Kick Returner: Eddie Drummond, Linsly

Possibly the fastest player on the list, Drummond helped Linsly to a 29-11 mark during his time with the Cadets. In his senior season, Linsly finished with a 10-0 record. He finished his career with 3,918 yards and 70 total touchdowns (55 rushing) and 168 points scored. He went on to Penn State as a wide receiver. He signed as an undrafted free agent by the Detroit Lions and made the team as a kick returner. He was selected to the Pro Bowl and named an All-Pro in 2004. He also played with the Kansas City Chiefs.

Utility: Mike Dawson, Magnolia

A runner-up to the Kennedy Award in 1977, Dawson had a stellar career in four sports, earning 12 letters with the Blue Eagles. Football is where he earned his name, though and for his career had more than 3,000 all-purpose yards and totaled 152 points. He went to West Virginia University and became a starter as a sophomore before a knee injury sidelined him.

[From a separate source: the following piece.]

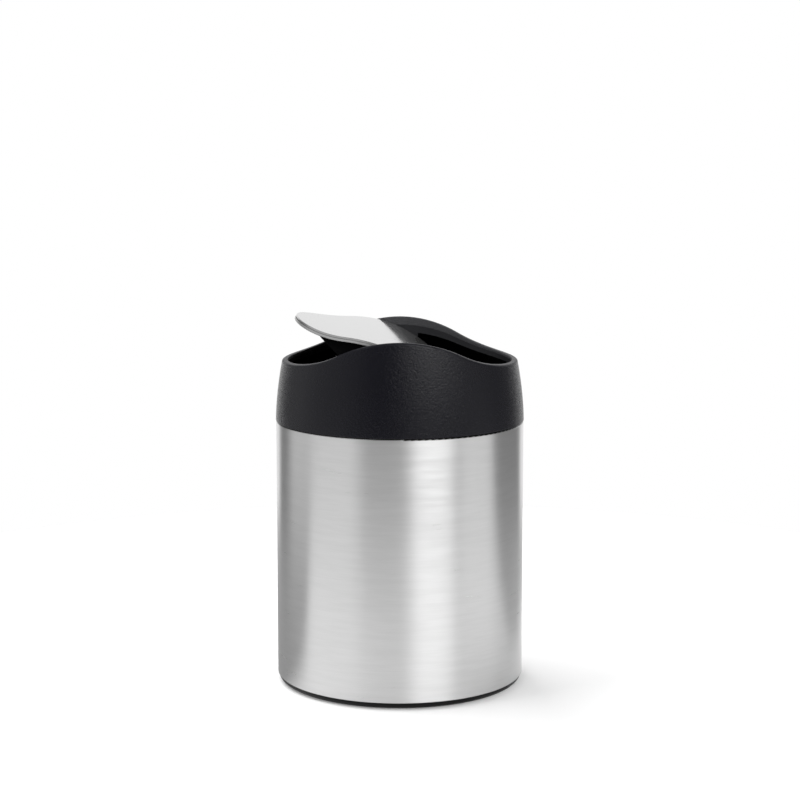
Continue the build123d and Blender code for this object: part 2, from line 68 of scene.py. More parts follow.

Utility: Jeff Sweitzer, Brooke

One of the most decorated players from a storied Brooke program, Sweitzer helped lead Brooke and Coach Paul “Bud” Billiard to back-to-back appearances in the W.Va. state championship game as a quarterback in his final two seasons. As a senior, when the Bruins finished 11-2 as the state runner-up, Sweitzer set an Ohio Valley record for total yardage with 3,399. He also accounted for 36 touchdowns. Of his yardage total, he had 2,203 passing; 674 rushing and 522 on kick returns. Sweitzer went to college at the University of Akron where he passed for 2,744 yards.

Coach: Reno Saccoccia, Steubenville

Saccoccia is the “standard” when it comes to the coaching ranks in the Ohio Valley. Ever since he took over at Steubenville in 1983, Big Red program has been the premier program in the Ohio Valley. Saccoccia led the team to state championships in 1984, 2005 and 2006. Saccoccia has coached more games than anyone in Big Red history (424) and has an overall record of 356-68 (84 winning percentage).